ПИСЬМО ИЗ ПЕТЕРБУРГА[166]

Гоголь умер! — Какую русскую душу не потрясут эти два слова? — Он умер. Потеря наша так жестока, так внезапна, что нам все еще не хочется ей верить. В то самое время, когда мы все могли надеяться, что он нарушит, наконец, свое долгое молчание, что он обрадует, превзойдет наши нетерпеливые ожидания, — пришла эта роковая весть! — Да, он умер, этот человек, которого мы теперь имеем право, горькое право, данное нам смертию, назвать великим; человек, который своим именем означил эпоху в истории нашей литературы; человек, которым мы гордимся, как одной из слав наших! — Он умер, пораженный в самом цвете лет, в разгаре сил своих, не окончив начатого дела, подобно благороднейшим из его предшественников… Его утрата возобновляет скорбь о тех незабвенных утратах, как новая рана возбуждает боль старинных язв.
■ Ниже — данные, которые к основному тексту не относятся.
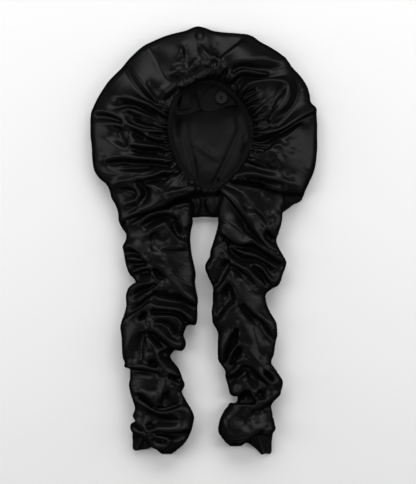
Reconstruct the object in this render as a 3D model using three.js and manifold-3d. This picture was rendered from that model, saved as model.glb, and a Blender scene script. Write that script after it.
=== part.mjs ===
// A black satin sleep bonnet with two long ruched sleeves for braids, lying on its back with the
// face opening up. Millimetres, +Z up: the crown lies towards +Y and the sleeves run to -Y.
// The origin is on the surface that the bonnet lies on, below the middle of its outline.
import * as THREE from "three";
import Module from "manifold-3d";

const wasm = await Module();
wasm.setup();

// Driving dimensions
const CLOTH = 2; // two layers of satin, seamed together
const GAP = 0.4; // between pieces that are sewn to each other
const DEG = Math.PI / 180;

const CAP = {
  centre: { x: 0, y: 178 },
  crest: 50, // height of the puffed ring
  lieFlat: 0.93, // share of the outline's reach where the underside meets the floor
  innerFloor: 0.45, // the same for the ring that the underside is closed round
  foldSteps: 4, // points round the cap for each gather
};
const OPENING = { centre: { x: 7, y: 160 }, rimHeight: 31 };
const BAND = { width: 7.5, thick: 2.2, dip: 3, steps: 60 };
const FLAP = {
  height: 21,
  thick: 2,
  inset: 2.2, // from the opening's edge
  from: 32, // degrees round the opening
  to: 134,
  step: 6,
  lowEdge: { y: 201, slope: 0.067, narrowing: 0.86 },
  leastDepth: 6,
};
const BUTTON = {
  at: { x: 24.5, y: 214 },
  radius: 8.8,
  sides: 28,
  thick: 3.2,
  edge: 0.8, // its rounded corners
  rim: 1.4,
  dish: 1.1,
  dishSlope: 1,
  holeRadius: 1.1,
  holeSpread: 2.1,
  holeSides: 10,
  shank: 1.6,
};
const THREAD = { radius: 0.7, sides: 8, sunk: 0.1, postRadius: 3.1, postSides: 14 };
const SLEEVE = {
  around: 22,
  mouthTop: 58, // how far the sleeve reaches into the cap, in Y
  straightTo: 30, // below this it follows its folds
  cutTo: 6, // the lowest Y at which the cap is open for it
  sideHeight: 0.34, // share of the section's height where it is widest
  sideRound: 0.8, // under 1 is fuller than an ellipse
  topRound: 0.75,
  underside: 2.2, // how steeply the sides come down to the floor
  seamDepth: 8, // how deep the gathering seam pulls the cloth in
  seamWidth: 0.22, // of half the sleeve's width
  chevronDrop: 17, // how far a fold falls from the seam to the side
  seamStart: 3, // rows over which the seam's pull begins at the mouth
  seamEnd: 5, // and dies out at the far end
};
const FRILL = {
  around: 24,
  wall: 1.6,
  flutes: 6,
  fluteWide: 1.3,
  fluteHigh: 1,
  neckHalf: 6.5,
  neckHeight: 18,
  hemHeight: 22,
  hemDip: 2.5, // how much further the middle of the hem reaches than its sides
};

// Outline of the cap round its centre, every 15 degrees from +X
const CAP_OUTLINE = [
  170, 166, 161, 152, 148, 142, 143, 139, 141, 148, 154, 161,
  169, 174, 178, 174, 158, 149, 143, 146, 157, 180, 182, 175,
].map((reach, i) => ({ angle: i * 15, reach }));

// Edge of the face opening round its own centre, every 30 degrees from +X
const OPENING_OUTLINE = [
  68, 68, 74, 83, 82, 71, 64, 64, 73, 84, 73, 66,
].map((reach, i) => ({ angle: i * 30, reach }));

// Section of the cap's cloth, from the opening's edge to the floor: out is the share of the way
// from that edge to the outline, and up is the share of the crest's height
const CAP_SECTION = [
  { out: 0.0, up: 0.6, ruffle: 0.35 },
  { out: 0.07, up: 0.74, ruffle: 1.0 },
  { out: 0.2, up: 0.89, ruffle: 1.0 },
  { out: 0.42, up: 0.98, ruffle: 0.8 },
  { out: 0.66, up: 0.96, ruffle: 0.55 },
  { out: 0.85, up: 0.78, ruffle: 0.4 },
  { out: 0.96, up: 0.5, ruffle: 0.3 },
  { out: 1.0, up: 0.24, ruffle: 0.2 },
  { out: 0.985, up: 0.06, ruffle: 0.05 },
];

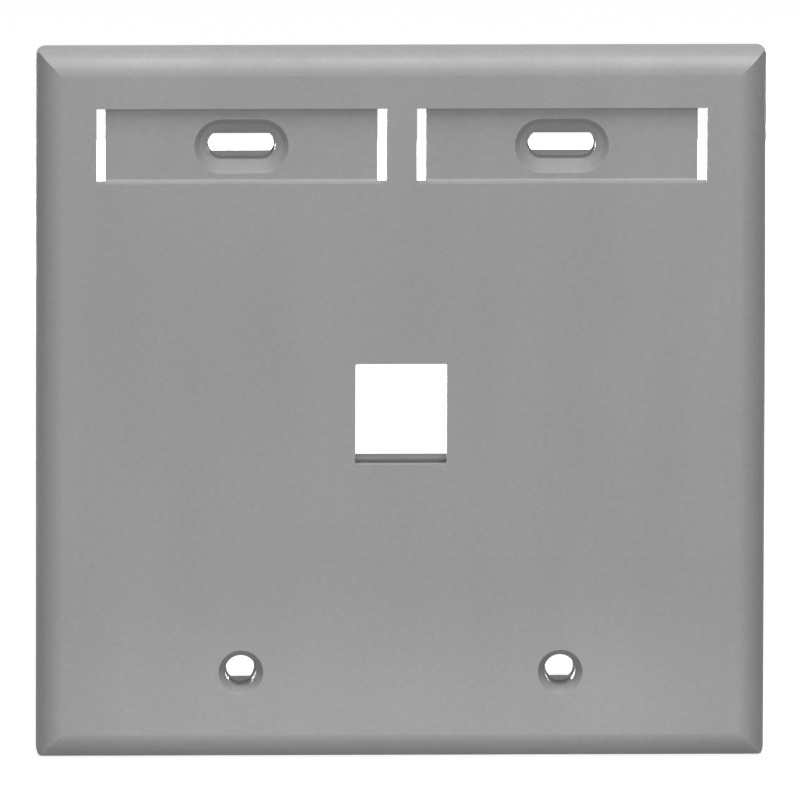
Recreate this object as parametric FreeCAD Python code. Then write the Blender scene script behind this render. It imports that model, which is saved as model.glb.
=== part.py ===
import FreeCAD, Part
import math
import os

from FreeCAD import Vector

# Two-gang wall plate with one keystone port, moulded in one piece.
# Frame: +Z up, the face looks towards -Y, and the origin is the middle of the rear plane, which lies
# against the wall. All sizes are in millimetres and degrees. Depths are measured back from the face.

# The plate's outside
plate_width = 115.9
plate_height = 114.3
plate_depth = 6.35
corner_radius = 1.6
rim_width = 4.1
rim_drop = 4.8

# Its walls, hollow at the back
face_wall = 2.3
skirt_wall = 2.3
skirt_draft = 1.5
least_hollow_rim = 0.8

# Screw positions: each gang has a slot above and a hole below the middle
gang_pitch = 50.8
slot_rise = 41.65
hole_fall = 42.95

# Label recesses, with a snap slot at each end for the clear cover's tabs
label_gap = 4.8
label_lift = 0.2
label_height = 12.05
label_depth = 1.3
label_floor = 1.8
label_draft = 12.0
label_fillet = 0.5
snap_slot_width = 1.45
snap_slot_corner = 0.25
label_pad_rim = 1.8

# Oblong screw slots: a mouth, a flatter seat, a straight wall, and a throat through the web at the back
slot_travel = 6.25
slot_radius = 2.3
slot_mouth_radius = 4.35
slot_mouth_depth = 0.9
slot_seat_radius = 3.5
slot_seat_depth = 0.7
slot_throat_radius = 2.1
slot_grip = 2.8
slot_boss_wall = 1.8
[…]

Не время теперь и не место говорить об его заслугах — это дело будущей критики; должно надеяться, что она поймет свою задачу и оценит его тем беспристрастным, но исполненным уважения и любви судом, которым подобные ему люди судятся перед лицом потомства; нам теперь не до того: нам только хочется быть одним из отголосков той великой скорби, которую мы чувствуем разлитою повсюду вокруг нас; не оценять его нам хочется, но плакать; мы не в силах говорить теперь спокойно о Гоголе… самый любимый, самый знакомый образ неясен для глаз, орошенных слезами… В день, когда его хоронит Москва, нам хочется протянуть ей отсюда руку — соединиться с ней в одном чувстве общей печали. Мы не могли взглянуть в последний раз на его безжизненное лицо; но мы шлем ему издалека наш прощальный привет — и с благоговейным чувством слагаем дань нашей скорби и нашей любви на его свежую могилу, в которую нам не удалось, подобно москвичам, бросить горсть родимой земли! — Мысль, что прах его будет покоиться в Москве, наполняет нас каким-то горестным удовлетворением. Да, пусть он покоится там, в этом сердце России, которую он так глубоко знал и так любил, так горячо любил, что одни легкомысленные или близорукие люди не чувствуют присутствия этого любовного пламени в каждом им сказанном слове! Но невыразимо тяжело было бы нам подумать, что последние, самые зрелые плоды его гения погибли для нас невозвратно — и мы с ужасом внимаем жестоким слухам об их истреблении…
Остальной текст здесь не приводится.